Here, NEAT managed to find a compact network that is able to balance the pole at the center the whole time in generations without fine-tuning the hyperparameters (scored a minimum of 2834.66 and average of 2882.02 in 3000 timesteps with standard deviation of 15.79 over 100 randomly initialized test games). The original paper by Stanley, O. K. & Miikkulainen, R. (2002) also confirms NEAT's relatively higher performance and efficiency compared to other algorithms in finding compact networks for simple XOR classification (supervised task) and gradually harder double pole balancing task (control task). The importance of crossover, speciation, and evolution from minimal networks in NEAT was also confirmed by the ablation studies of the original paper, which observed performance decline after removing each of those components. Moreover, NEAT offers the history of evolution and interprets the impact of structural mutations, making it appealing in various potential applications.

Deep Neuroevolution

Although much of the focus of neuroevolution including NEAT was on evolving shallower neural networks, we can also apply neuroevolution to deep neural networks and do so well and fast with the use of modern compute. For example, OpenAI-ES parallelized across thousands of workers by Ho, S. & Chen, X., et al. (2017) achieved good performance on complex continuous control tasks like 3D humanoid walking in 10 minutes and competitive results in Atari games within an hour, and simple GA with truncated selection and elitism by Such, P. & Madhavan, C., et al. (2017) achieved competitive results to ES and RL methods (DQN, A3C, etc.) in training neural networks with over 4 million parameters to play Atari games from pixels alone and even outperformed other approaches in longer games.

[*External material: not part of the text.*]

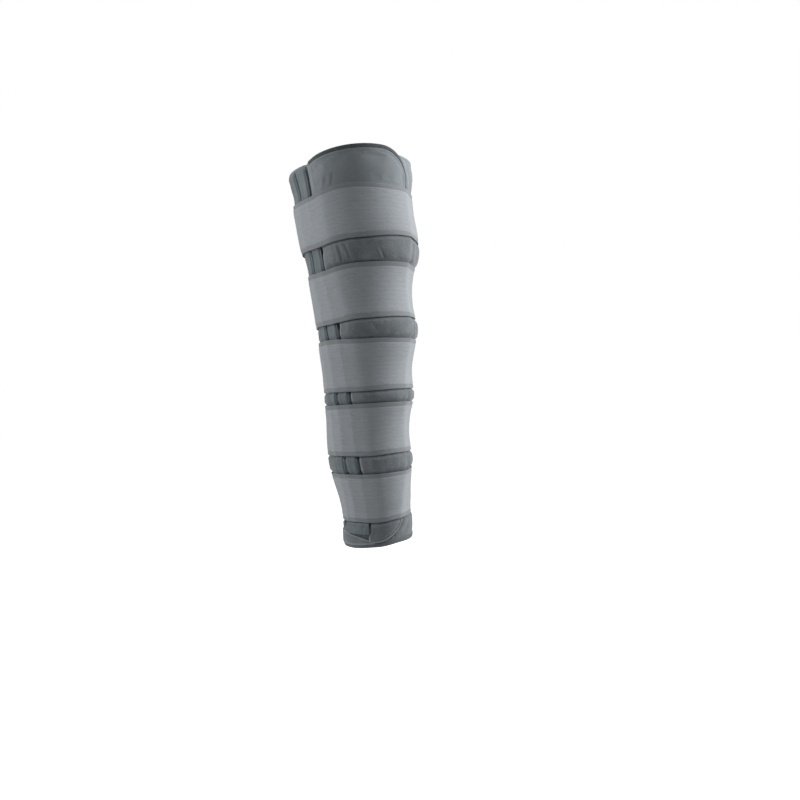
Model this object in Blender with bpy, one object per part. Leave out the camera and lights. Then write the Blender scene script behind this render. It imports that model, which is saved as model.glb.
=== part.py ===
"""Knee immobilizer for a right leg, in the form that it has when it is worn.

A padded wrap goes round the leg. A padded front panel covers its opening, two stay pockets run
down its outer side, and five wide elastic straps, each closed by a hook tab, hold it shut.
The origin is the middle of the knee. +Z goes up the thigh, -Y to the front, -X to the outer side.
Angles round the leg count in degrees from the front, through the outer side, to the back.
"""
from collections import namedtuple
import math

import bpy
import bmesh
from mathutils import Vector

MM = 0.001

# Thickness of each layer and the gaps between them, in millimetres
WRAP_FOAM = 5.0
FRONT_FOAM = 5.0
POCKET_PAD = 3.0
FLAP_CLOTH = 1.6
STRAP_ELASTIC = 2.2
HOOK_TAPE = 1.2
SEAT_GAP = 0.5
FRONT_SEAT_GAP = 0.8
STRAP_GAP = 0.6
LAP_GAP = 0.8

# How the straps sink into the padding
STRAP_SINK = STRAP_GAP + STRAP_ELASTIC
SINK_MARGIN = 1.0
SINK_SLOPE = 6.0
STRAP_PINCH = 2.2
PINCH_ANGLE = -45.0

# Outer surface of the wrap where no strap presses it
Section = namedtuple("Section", "height half_width half_depth forward")
SECTIONS = [
    Section(-268, 50.0, 53.0, -2.0),
    Section(-222, 50.0, 53.0, -0.5),
    Section(-202, 51.7, 55.4, -1.3),
    Section(-180, 54.6, 59.7, -4.0),
    Section(-150, 58.7, 64.8, -7.5),
    Section(-115, 59.1, 65.2, -7.5),
    Section(-82, 60.9, 65.8, -3.5),
    Section(-60, 64.2, 67.6, -0.2),
    Section(-20, 65.8, 67.8, 1.7),
    Section(18, 70.3, 72.5, 5.2),
    Section(40, 72.2, 74.4, 7.2),
    Section(78, 72.5, 75.5, 3.3),
    Section(118, 75.6, 79.4, 2.7),
    Section(145, 80.3, 85.2, 6.0),
    Section(178, 85.3, 90.4, 3.8),
    Section(215, 85.9, 91.2, -1.2),
    Section(240, 85.0, 90.1, -2.3),
    Section(285, 86.7, 92.0, -2.8),
]

# Height of an edge as it goes round the leg
Edge = namedtuple("Edge", "front corner outer back inner")
EDGE_ANGLES = (0, 45, 90, 180, 270, 360)
TOP_RIM = Edge(283, 279, 277, 270, 285)
BOTTOM_RIM = Edge(-265, -268.5, -268.5, -268, -263)

# Straps from the thigh down to the ankle
Strap = namedtuple("Strap", "name upper lower")
STRAPS = [
    Strap("1", Edge(236.0, 239.0, 230.5, 231, 238), Edge(165.8, 163.0, 156.6, 158, 162)),
    Strap("2", Edge(130.2, 130.4, 125.4, 127, 128), Edge(55.2, 54.2, 50.5, 51, 56)),
    Strap("3", Edge(24.5, 26.3, 29.3, 31, 23), Edge(-45.8, -45.8, -44.4, -43, -45)),
    Strap("4", Edge(-64.5, -63.3, -62.9, -62, -67), Edge(-136.1, -137.2, -135.7, -135, -137)),
    Strap("5", Edge(-163.2, -163.4, -161.9, -162, -158), Edge(-229.8, -232.8, -231.3, -232, -224)),
]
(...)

In the latter example, it was also found that a random search variation, dominated by GA, surprisingly outperformed DQN and A3C in some games tested, further suggesting the drawbacks of following gradients in some tasks that involve noisy, delayed, sparse reward structures and the robustness of (deep) neuroevolution in those tasks. On top of the robustness, neuroevolution also offers potentially interpretable evolution history and tends to produce explainable and regularized networks instead of networks working with highly distributed embeddings and overfitting to the dataset. Moreover, as mentioned previously and demonstrated by EvoJAX and NEAT, fitness computation of individuals in the population in neuroevolution is easily parallelizable with vectorization and can naturally make use of TPUs/GPUs unlike some traditional RL algorithms. Hence, research in neuroevolution and its synergies with other techniques and compute is strongly encouraged and ongoing across various domains.

Conclusion

In this article, we briefly discussed fixed-topology neuroevolution and unique challenges of TWEANNs, and introduced NEAT that addresses the unique challenges primarily with its encoding. We also discussed results of deep neuroevolution in some tasks and benefits of neuroevolution that motivate further research in neuroevolution. As mentioned repeatedly, I highly recommend checking out resources cited below for more details and trying to implement the neuroevolution algorithms yourself.

Resources

Risi, S. et al. 2025. Neuroevolution: Harnessing Creativity in AI Agent Design. Neuroevolution.
Stanley, O. K. & Miikkulainen, R. 2002. Evolving Neural Networks through Augmenting Topologies.The MIT Press Journals.
Tang, Y. & Tiang, Y. & Ha, D. 2022. EvoJAX: Hardware-Accelerated Neuroevolution. GitHub.